Le manuscrit a été écrit vers 1399 et contenait environ 350 pages (172 doubles pages format in-folio), dont seulement 137 nous sont parvenues, notamment en raison de l'incendie qui ravagea le monastère en 1811, pendant la guerre d'indépendance espagnole. Le titre fait allusion à la couverture de velours rouge qui contenait le recueil à la fin du XIXe siècle. Toutes les œuvres sont anonymes.
Le monastère abrite le sanctuaire de la Vierge de Montserrat, qui était un lieu de pèlerinage très fréquenté au moment de l'écriture, de la réalisation du manuscrit.

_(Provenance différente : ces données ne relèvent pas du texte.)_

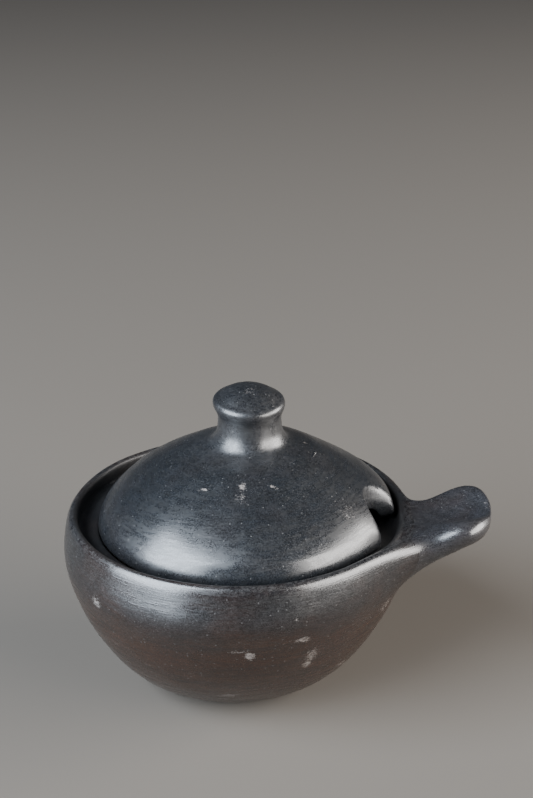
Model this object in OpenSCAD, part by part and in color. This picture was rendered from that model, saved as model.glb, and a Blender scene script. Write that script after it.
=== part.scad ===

Le réalisateur anonyme de cette compilation en définit clairement l'objectif :
« Quia interdum peregrini quando vigilant in ecclesia Beate Marie de Monte Serrato volunt cantare et trepidiare, et etiam in platea de die, et ibi non debeant nisi honestas ac devotas cantilenas cantare, idcirco superius et inferius alique sunt scripte. Et de hoc uti debent honeste et parce, ne perturbent perseverantes in orationibus et devotis contemplationibus. »
« Lorsqu'ils veillent la nuit dans l'église de Notre-Dame de Montserrat, les pèlerins souhaitent parfois chanter et danser, et aussi le jour sur le parvis. Or en ce lieu ne doivent se chanter que des chansons chastes et pieuses. C'est pour ces raisons que nous en avons transcrites ci-dessus et en dessous. Elles doivent donc être utilisés avec modestie, en prenant garde de ne pas perturber ceux qui sont plongés dans la prière ou dans la dévotion contemplative. »
Ces cantiques étaient donc écrits pour des pèlerins afin qu'ils puissent utiliser un registre « chaste et pieux » (littéralement : honnête et dévot, ou encore : digne d'estime et dévoué à l'égard de Dieu). Ils sont rédigés en catalan, en occitan ou en latin. Bien que le recueil ait été réalisé à la fin du XIVe siècle les styles musicaux utilisés semblent plus anciens. Par exemple, le motet Imperayritz de la ciutat joyosa contient deux textes différents qui pouvaient être chantés en même temps, un style qui était considéré comme démodé au moment de la constitution du manuscrit.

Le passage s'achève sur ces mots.